YOUR TASK ▸
Return only this: the line with "Continue the build123d" and all the lines that follow it below, through the final one, exactly as they are.

[Entries with model source code]
++++
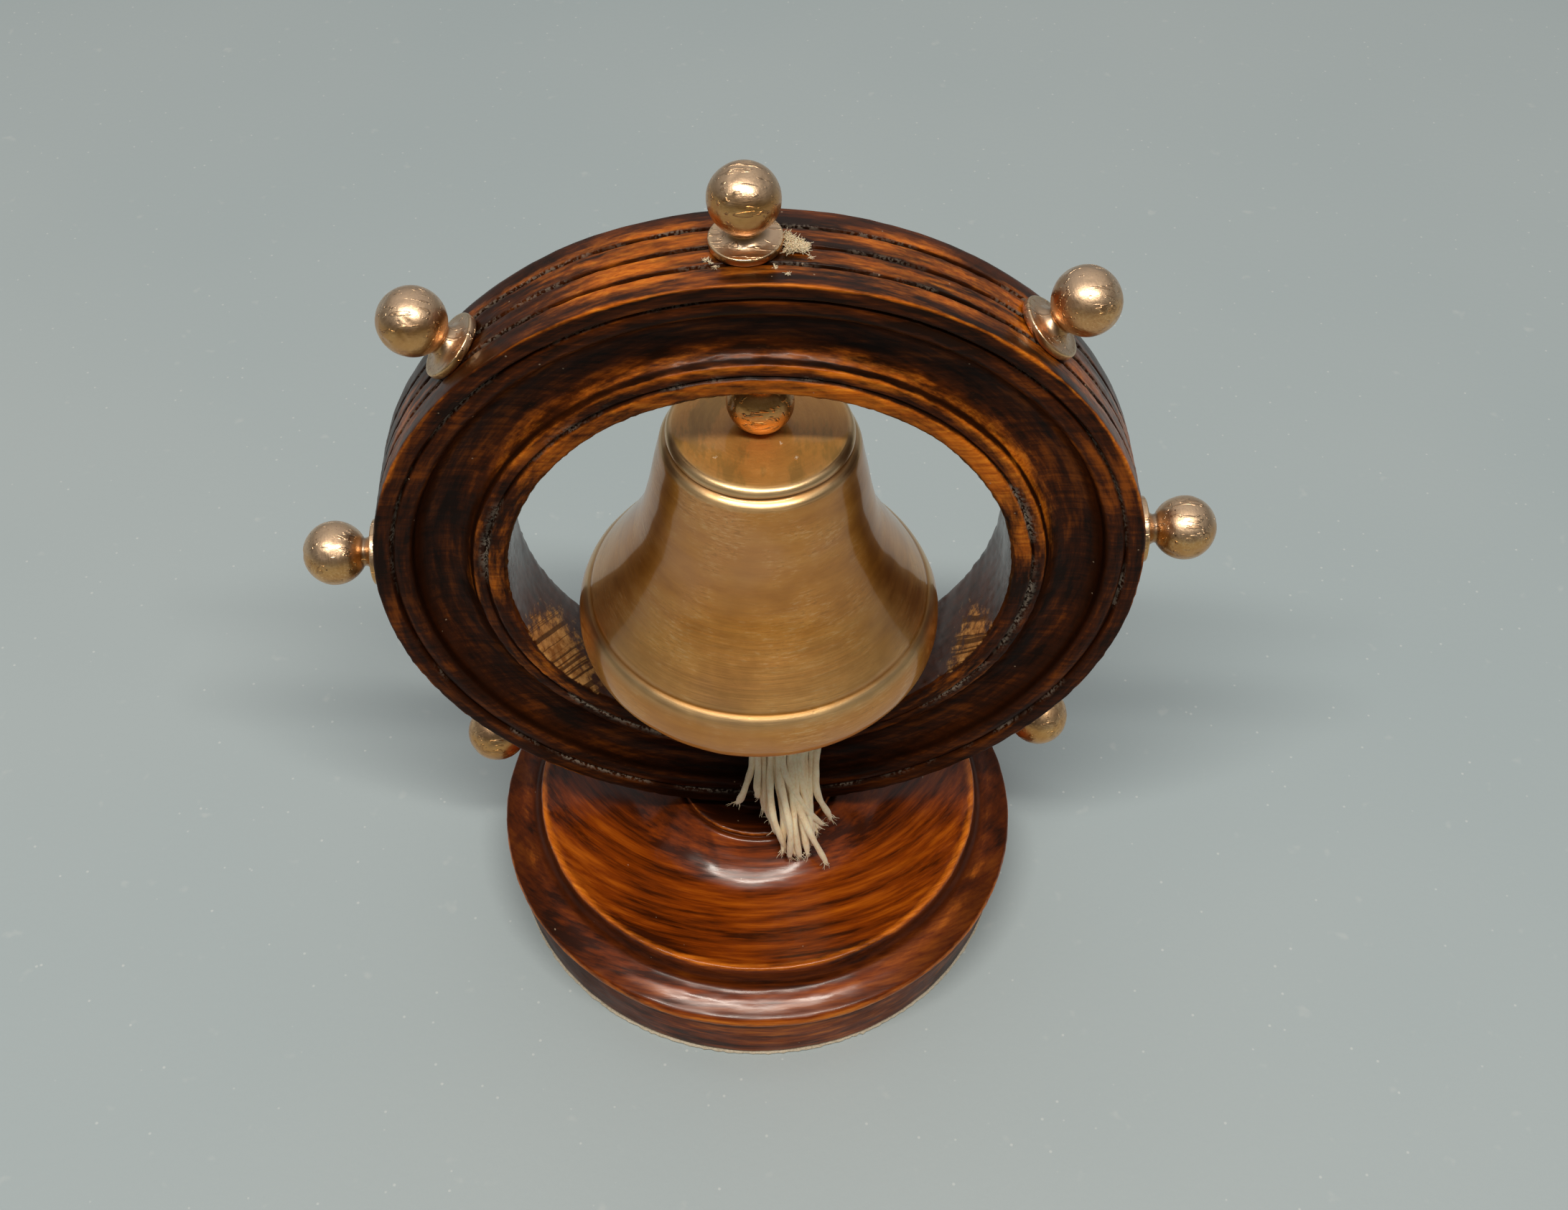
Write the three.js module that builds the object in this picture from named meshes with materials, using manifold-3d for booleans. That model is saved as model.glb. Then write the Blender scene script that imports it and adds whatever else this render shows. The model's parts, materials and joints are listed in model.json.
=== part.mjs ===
// Desk bell in a turned ship's-wheel ring. Millimetres, +Z up, origin at the centre of the
// underside. The wheel lies in the XZ plane and its front faces -Y. "Left" and "right" are
// as seen from the front.
import * as THREE from 'three';
import { mergeVertices } from 'three/addons/utils/BufferGeometryUtils.js';
import Module from 'manifold-3d';

const wasm = await Module();
wasm.setup();

// ---------- driving dimensions ----------
const GAP = 0.05;              // between faces that touch
const FIT = 0.3;               // around a screw, tube or cord in its hole

const RING_OUTER_R = 75;
const RING_BORE_R = 49.2;
const RING_THICKNESS = 21.6;
const RING_CENTRE_Z = 107.3;
const RING_TURN_DEG = 2;       // the wheel stands turned a little, its top towards the left
const RING_SEGMENTS = 48;

const FELT_THICKNESS = 0.9;
const FELT_R = 55.8;
const BASE_SEGMENTS = 44;
const STEM_R = 10.4;
const STEM_FOOT_Z = 30.1;
const STEM_BLANK_TOP_Z = 34;   // the stem before the ring's round seat is cut into it

const KNOB_BALL_R = 6.4;
const KNOB_BALL_Z = 9.6;       // from the flange's seat to the ball's centre
const KNOB_FLANGE_R = 6.6;
const KNOB_SEGMENTS = 16;
const HANGER_BALL_Z = 10.4;
const HANGER_FLAT_DEG = 66;    // where the hanger ball's sphere gives way to its flat

const STUD_R = 1.5;
const STUD_IN_WOOD = 12;
const STUD_IN_KNOB = 6;

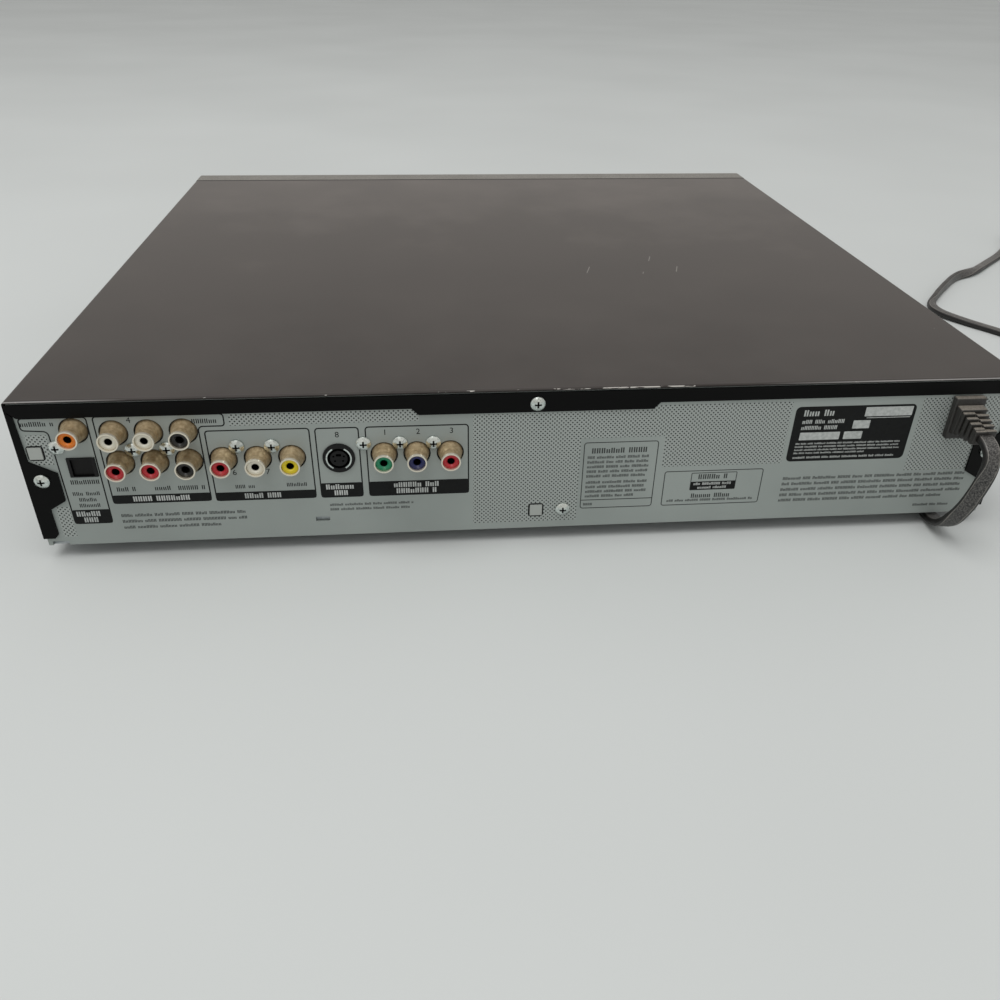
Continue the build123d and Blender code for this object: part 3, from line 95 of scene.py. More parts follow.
# Makes a bmesh a piece of the cabinet
def finishPiece(bm, name, material, smooth=False):
    bmesh.ops.recalc_face_normals(bm, faces=bm.faces)
    mesh = bpy.data.meshes.new(name)
    bm.to_mesh(mesh)
    bm.free()
    for face in mesh.polygons:
        face.use_smooth = smooth
    piece = bpy.data.objects.new(name, mesh)
    bpy.context.scene.collection.objects.link(piece)
    mesh.materials.append(material)
    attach(piece, "cabinet")
    return piece


# Camera
cameraView = {
    "place": (0.047738, 0.529008, 0.233962),  # in metres
    "turn": (57.63557837, -0.84477574, 174.93874452),  # in degrees
    "lens": 31.693,
    "sensor": 36,
    "farEnd": 50,
}
lensData = bpy.data.cameras.new("photoCamera")
lensData.lens = cameraView["lens"]
lensData.sensor_width = cameraView["sensor"]
lensData.clip_end = cameraView["farEnd"]
camera = bpy.data.objects.new("photoCamera", lensData)
camera.location = cameraView["place"]
camera.rotation_euler = [math.radians(angle) for angle in cameraView["turn"]]
bpy.context.scene.collection.objects.link(camera)
bpy.context.scene.camera = camera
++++
SOLUTION TO THIS TASK ▸
Continue the build123d and Blender code for this object: part 3, from line 95 of scene.py. More parts follow.
# Makes a bmesh a piece of the cabinet
def finishPiece(bm, name, material, smooth=False):
    bmesh.ops.recalc_face_normals(bm, faces=bm.faces)
    mesh = bpy.data.meshes.new(name)
    bm.to_mesh(mesh)
    bm.free()
    for face in mesh.polygons:
        face.use_smooth = smooth
    piece = bpy.data.objects.new(name, mesh)
    bpy.context.scene.collection.objects.link(piece)
    mesh.materials.append(material)
    attach(piece, "cabinet")
    return piece


# Camera
cameraView = {
    "place": (0.047738, 0.529008, 0.233962),  # in metres
    "turn": (57.63557837, -0.84477574, 174.93874452),  # in degrees
    "lens": 31.693,
    "sensor": 36,
    "farEnd": 50,
}
lensData = bpy.data.cameras.new("photoCamera")
lensData.lens = cameraView["lens"]
lensData.sensor_width = cameraView["sensor"]
lensData.clip_end = cameraView["farEnd"]
camera = bpy.data.objects.new("photoCamera", lensData)
camera.location = cameraView["place"]
camera.rotation_euler = [math.radians(angle) for angle in cameraView["turn"]]
bpy.context.scene.collection.objects.link(camera)
bpy.context.scene.camera = camera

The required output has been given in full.